Around the world, researchers are using deep learning and data analytics to predict the most fruitful areas for conducting experiments. The approach reduces the number of costly and time-consuming experiments researchers require, accelerating scientific results.

For example, six systems not yet on the TOP500 list are being built today with the A100 GPUs NVIDIA launched last month. They’ll accelerate a blend of HPC and AI that’s defining a new era in science.

TOP500 Expands Canvas for Scientific Computing

One of those systems is at Argonne National Laboratory, where researchers will use a cluster of 24 NVIDIA DGX A100 systems to scan billions of drugs in the search for treatments for COVID-19.

“Much of this work is hard to simulate on a computer, so we use AI to intelligently guide where and when we will sample next,” said Arvind Ramanathan, a computational biologist at Argonne, in a report on the first users of A100 GPUs.

AI, data analytics and edge streaming are redefining scientific computing.

For its part, NERSC (the U.S. National Energy Research Scientific Computing Center) is embracing AI for several projects targeting Perlmutter, its pre-exascale system packing 6,200 A100 GPUs.

For example, one project will use reinforcement learning to control light source experiments, and one will apply generative models to reproduce expensive simulations at high-energy physics detectors.

Researchers in Munich are training natural-language models on 6,000 GPUs on the Summit supercomputer to speed the analysis of coronavirus proteins. It’s another sign that leading TOP500 systems are extending beyond traditional simulations run with double-precision math.

As scientists expand into deep learning and analytics, they’re also tapping into cloud computing services and even streaming data from remote instruments at the edge of the network.

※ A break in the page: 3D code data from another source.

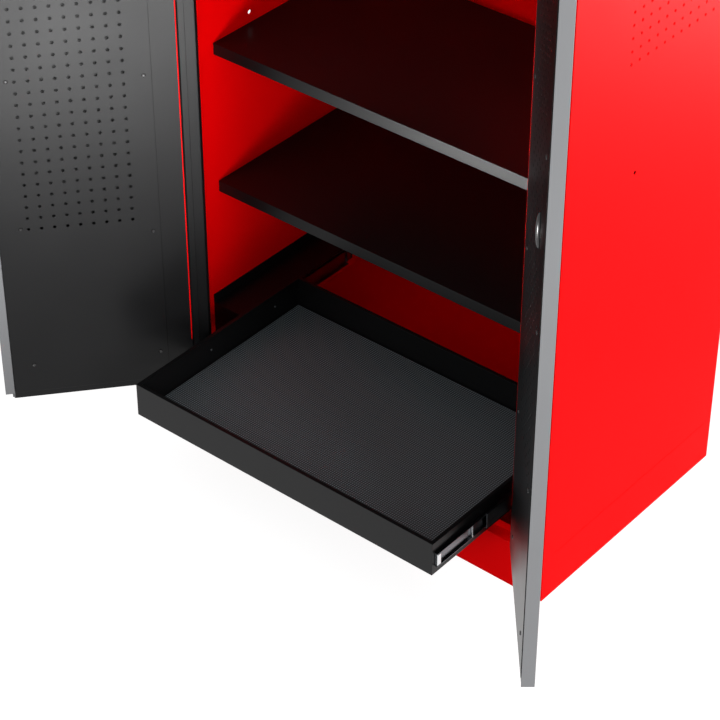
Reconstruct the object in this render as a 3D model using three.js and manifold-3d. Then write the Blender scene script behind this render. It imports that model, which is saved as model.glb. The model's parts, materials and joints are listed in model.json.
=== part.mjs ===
// Tall steel garage cabinet: a red folded-sheet carcass with two black pegboard doors, black
// shelves and a pull-out tray on ball-bearing slides. Millimetres, +Z up.
// Origin: floor level, in the middle of the carcass footprint. The doors face -Y.
// The doors are drawn shut about their hinge pins, and their groups are turned to stand open.

import * as THREE from 'three';
import { mergeVertices } from 'three/addons/utils/BufferGeometryUtils.js';
import Module from 'manifold-3d';

const wasm = await Module();
wasm.setup();

// Carcass
const bodyWidth = 914;
const bodyDepth = 578;
const bodyHeight = 1981;
const sheet = 1.5;
const seat = 0.3;
const floorLevel = 107;
const jambWidth = 44;
const jambReturn = 18;
const backFlange = 20;
const baseFlange = 40;
const headerHeight = 27;
const stopLip = 14;
const thresholdHeight = 18;
const thresholdFoot = 22;
const topRim = 22;
const sideHole = 9;
const sideHoleFront = 212;
const sideHoleHeight = 874.3;

// Doors
const doorAngle = 130;
const doorThickness = 22;
const doorBottom = 141;
const doorHeadGap = 3;
const doorMeetingGap = 5;
const doorEdgeGap = 2.4;
const doorSheet = 1.2;
const hemWidth = 32;
const freeHem = 14;
const endHem = 14;
const hingeMargin = 19.5;
const ledgeWidth = 12.1;
const liningRise = 3;
const liningMargin = 2;
const edgeMargin = 1;
const lapMargin = 5.5;
const windowBorder = 30;
const pegboardInset = 86;
const pegboardSheet = 1.2;
const pegboardMargin = 14;
const pegboardEdge = 6;
const pegPitch = 25.4;
const pegHole = 5.6;
const pegInset = 139.9;
const pegBottom = 551.5;
const pegMargin = 50;
const pegRows = 27;
const trimWidth = 20;
const trimWall = 1.6;
const trimRadius = 7;
const trimStepWidth = 3;
const trimStepDepth = 4;
const lapReach = 14;
const lapClear = 5;
const lapEndMargin = 16;

// Continuous hinge
const pinInset = 3.8;
const pinForward = 1.4;
const pinRadius = 1.5;
const knuckleBore = 1.9;
const knuckleRadius = 3;
const knuckleCount = 9;
const knucklePlay = 1;
const hingeLeaf = 1.2;
const leafSet = 0.25;
const jambLeafReach = 20;
const doorLeafReach = 7;
const hingeNotch = 9;
const notchPlay = 1.2;

// Latch of the right door
const latchHeight = 1048;
const latchInset = 97.1;
const spindleRadius = 4;
const roseWidth = 46;
const roseHeight = 150;
const roseDepth = 2.5;
const cupWidth = 34;
const cupHeight = 80;
const cupDepth = 3;
const leverLength = 112;
const leverWidth = 20;
const leverThickness = 5;
const hubRadius = 12;
const lockRadius = 9;
const lockDepth = 7;
const lockStand = 3;
const lockRise = 52;
const keySlotWidth = 1.6;
const keySlotDepth = 2;
const camSetback = 5;
const camRadius = 17;
const camThickness = 2;
const camLug = 6;
const rodRadius = 4;
const rodPlay = 1;
const rodEye = 2;
const guideWidth = 34;
const guideThickness = 1.6;
const guideLength = 22;
const guideInset = 60;
const strikeWidth = 44;
const strikeFoot = 12;
const strikeDepth = 16;
const strikeHeight = 24;

// Shelves
const shelfThickness = 25;
const shelfFront = 104;
const shelfBack = 22;
const shelfSideGap = 1.5;
const shelfHeights = { lower: 536, upper: 852, top: 1330 };
const shelfHem = 16;
const ledgeLeg = 22;
const ledgeFront = 40;

// Pull-out tray
const trayInset = 83;
const trayDepth = 488;
const trayHeight = 75;
const trayBottom = 186;
const trayOut = 240;
const trayStored = 52;
const trayLip = 8;
const matThickness = 3;
const matInset = 5;

// Slides, each of three nested channels, and the ledges that carry them
const slideLength = 356;
const slideHeight = 38;
const slideWidth = 10;
const slideSheet = 1.2;
const slideLevel = 220;
const slideStep = 1.8;
const slideSetback = 8;
const carrierFront = 76;
const carrierBack = 500;
const carrierLevel = 249.6;
const carrierFlange = 20.2;
const carrierLip = 6;
const carrierClear = 2.3;
const carrierTail = 24;
const noseDrop = 88;
const stopTabLength = 14;
const stopTabHeight = 34;

// Facets
const pinSides = 12;
const roundSides = 20;
const cornerSteps = 5;
const overrun = 5;

const halfWidth = bodyWidth / 2;
const halfDepth = bodyDepth / 2;
const front = -halfDepth;
const openingHalf = halfWidth - jambWidth;
const innerWall = halfWidth - sheet - seat;
const trayWidth = bodyWidth - trayInset * 2;
const doorHeight = bodyHeight - headerHeight - doorHeadGap - doorBottom;
const degree = Math.PI / 180;

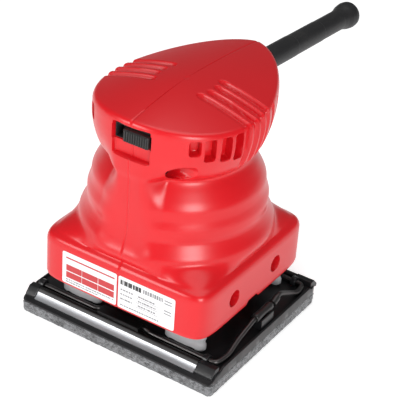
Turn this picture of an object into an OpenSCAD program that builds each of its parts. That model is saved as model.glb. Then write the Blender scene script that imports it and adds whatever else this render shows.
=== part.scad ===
// Quarter-sheet orbital sander: a two-part casing round a vertical motor, whose
// eccentric drives a felt-faced platen with a spring clamp at each end.
// The origin is at the middle of the platen's lower face. +X is the sander's
// right side, -Y its front, where the switch is, and +Z is up.

/* [Platen] */
// Width of the platen, side to side
platen_w = 112; // [104:1:130]
// Length of the platen, front to rear
platen_l = 102; // [96:1:120]
// Thickness of the felt sanding pad
pad_t = 5.9; // [4:0.1:9]
// Thickness of the base plate
plate_t = 4.4; // [3.6:0.1:6]
// Corner radius of pad and plate at the rear
rear_corner_r = 8; // [2:0.5:12]
// Corner radius of pad and plate at the front
front_corner_r = 2; // [1:0.5:8]

/* [Casing] */
// Width of the square skirt of the casing
body_w = 95.4; // [90:0.2:104]
// Distance of the skirt's front face from the middle of the platen
body_front = 48.9; // [46:0.1:52]
// Distance of the skirt's rear face from the middle of the platen
body_rear = 45.2; // [43:0.1:52]
// Gap between the base plate and the casing
body_gap = 15.2; // [13:0.1:20]
// Height of the skirt
body_h = 23.5; // [20:0.1:30]
// Height of the ridged column from the skirt to the neck
column_h = 45; // [40:0.5:60]
// Diameter of the column at its widest full ridge
column_d = 87.2; // [80:0.2:94]
// Diameter of the neck under the head
neck_d = 68.6; // [66:0.2:78]
// Height of the head from the neck to the edge of its top
head_h = 30; // [28:0.2:36]
// Width of the head
head_w = 81.8; // [76:0.2:94]
// Distance of the head's front from the middle of the platen
head_front = 44; // [42:0.2:48]
// Distance of the head's rear tip from the middle of the platen
head_rear = 64.5; // [60:0.5:76]
// Height of the crown of the top above its front edge
crown_h = 4.2; // [2:0.1:6]
// Wall thickness of the casing
wall = 2.4; // [1.8:0.1:3]
// Depth of the grip grooves in the head
groove_depth = 1.5; // [0.8:0.1:1.6]

/* [Drive] */
// Offset of the eccentric, half of the orbit's diameter
orbit_r = 0.8; // [0.5:0.05:1.2]
// Diameter of the armature core
armature_d = 31; // [26:0.5:33]
// Length of the armature core
armature_l = 24; // [16:0.5:26]
// Outer diameter of the stator core
stator_d = 54; // [50:0.5:56]
// Diameter of the shaft in its bearings
shaft_d = 10; // [8:0.5:10]
// Outer diameter of the fan
fan_d = 58; // [40:1:62]

/* [Switch and guard] */
// Travel of the switch slider
switch_travel = 5.6; // [3:0.1:6]
// Length of the cord guard outside the casing
guard_l = 98; // [60:1:120]
// Outer diameter of the cord guard at the casing
guard_d = 11.9; // [10:0.1:14]
// Bore of the cord guard
guard_bore_d = 6.6; // [5:0.1:8]

/* [Clamps] */
// Diameter of the lever wire
wire_d = 2.6; // [2:0.1:3]
// How far a clamp lever lifts, in degrees
lever_lift = 60; // [20:5:60]
// Thickness of the clamp strip's sheet
strip_t = 0.8; // [0.6:0.1:1.2]

/* [Hidden] */

// Clearances
run_gap = 0.05;   // round pieces that turn on each other
seat_gap = 0.1;   // pieces that sit in the casing
move_gap = 0.4;   // pieces that move past each other

// Levels
plate_z = pad_t;
plate_top = plate_z + plate_t;
body_z = plate_top + body_gap;
shoulder_z = body_z + body_h;
neck_z = shoulder_z + column_h;
edge_z = neck_z + head_h;
crown_z = edge_z + crown_h;
motor_y = -orbit_r;   // the rotor turns about this line; the eccentric points to the rear

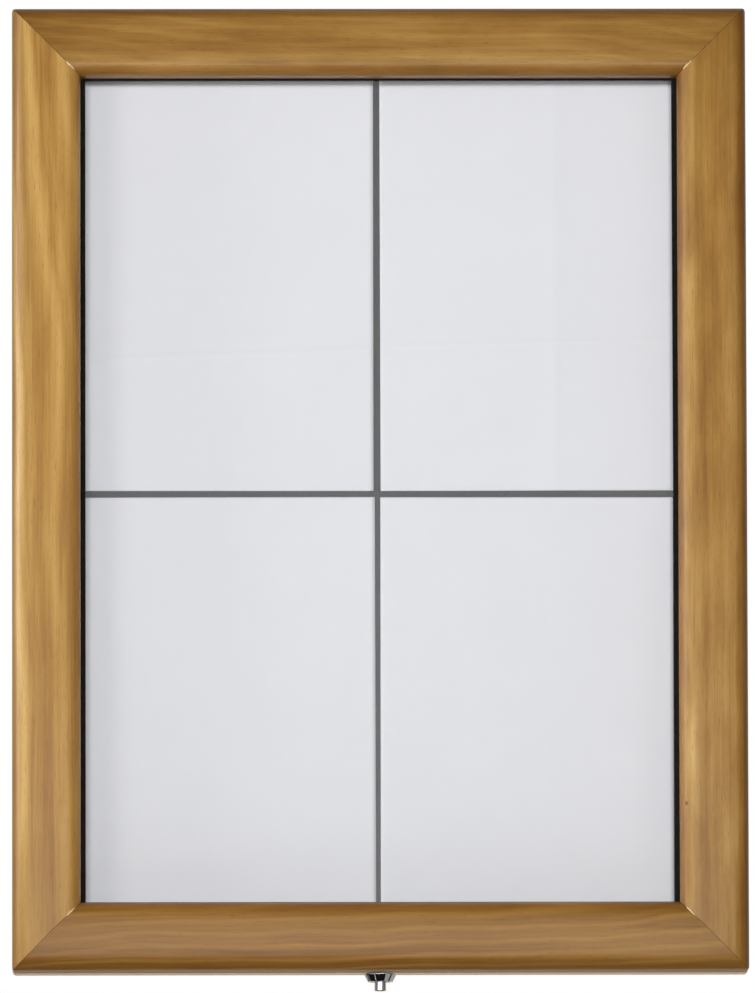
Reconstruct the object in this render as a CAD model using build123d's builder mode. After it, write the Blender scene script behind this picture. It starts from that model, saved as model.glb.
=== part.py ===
# Wall-mounted information display case for four A4 sheets.
# A wooden door with a clear pane swings up on a piano hinge in front of a shallow aluminium case.
# A cam lock in the underside of the case holds the door shut.
#
# Frame: X to the right, Z up, and the front faces -Y.
# The origin is level with the door's centre, on the rear face, which lies on the wall at Y = 0.

import math
import os

from build123d import *

os.makedirs("parts", exist_ok=True)

# The sheets and how loosely they lie
sheet_width = 210.0
sheet_height = 297.0
sheet_thickness = 0.2
sheet_gap = 4.6
sheet_side_margin = 1.7
sheet_end_cover = 2.3
sheet_shift = 1.2
sheet_play = 0.6
sheet_skew_deg = 0.12

# The door's wooden frame
rail_width = 49.0
door_thickness = 28.0
edge_round = 11.0
face_crown = 0.5
corner_round = 3.0

# The pane, its gasket and its clips
rebate_width = 8.0
pane_thickness = 3.0
pane_clearance = 0.5
gasket_thickness = 1.5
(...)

Together these elements form four pillars of modern scientific computing that NVIDIA accelerates:

It’s part of a broader trend where both researchers and enterprises are seeking acceleration for AI and analytics from the cloud to the network’s edge. That’s why the world’s largest cloud service providers along with the world’s top OEMs are adopting NVIDIA GPUs.

In this way, the latest TOP500 list reflects NVIDIA’s efforts to democratize AI and HPC. Any company that wants to build leadership computing capabilities can access NVIDIA technologies such as DGX systems that power the world’s most powerful systems.

Finally, NVIDIA congratulates the engineers behind the Fugaku supercomputer in Japan for taking the No. 1 spot, showing Arm is becoming more real and now a viable option in high performance computing. That’s one reason why NVIDIA announced a year ago it’s making its CUDA accelerated computing software available on the Arm processor architecture.

Editor’s note: This post has been updated to remove a reference to a preliminary benchmark.